Known as the “Paris of Siberia,” Irkutsk is one of the largest Russian cities east of the Urals. Located on the Angara River, documentation of Russian presence here goes back to the mid-seventeenth century, when merchants came to trade gold and furs with the local Buryat people. In the nineteenth century, many nobles and cultural figures were exiled here, notably members of the Decembrist uprising, who brought intellectualism and artistic cultivation to the area. Today the city is a famous site for ecological research, stemming from its proximity to the southern end of Lake Baikal, which holds one fifth of the earth’s fresh water and in which an astounding 80% of species are endemic.

Main Attractions

Lake Baikal

Ornate house-museums of Decembrists, other exiles

Taltsy Museum of traditional Siberian architecture

Irkutsk History Museum

Near-by attractions: Ulan-Ude, which claims the best view of Baikal’s southern end; Listvyanka, a resort town on Baikal and the Angara; Ulaanbaatar, capital of Mongolia


Irkutsk lies 2,600 miles east-southeast of Moscow, about the same distance between Los Angeles and New York City. Should you wish to get here from the capital by train, get a sleeper car: it’s a five-day trip. Ulan-Ude is directly east of the city across the southern tip of Lake Baikal, and Ulaanbaatar is 320 miles south.

Fun facts

-In the 19th century, gold was discovered in the nearby Lena Basin, and a Siberian gold rush ensued, bring hordes of people into the city. Evidence of this is seen in the sprawling mansions built by wealthy families during this time.

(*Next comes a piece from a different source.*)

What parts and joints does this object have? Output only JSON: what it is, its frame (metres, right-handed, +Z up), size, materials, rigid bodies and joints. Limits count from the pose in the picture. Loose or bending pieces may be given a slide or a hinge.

-Despite monthly average temperatures of -10° F and colder in the heart of winter, Irkutsk actually is one of the sunniest places in Siberia year-round.

-Though big cats have been extinct in the region for at least a century and a half, Irkutsk’s coat of arms still shows a bounding tiger with a sable in its mouth. This image has been used by Russian customs officers since the mid-seventeenth century (though not in Soviet times), and actually dates all the way back to the Khanate of Sibir during the Middle Ages.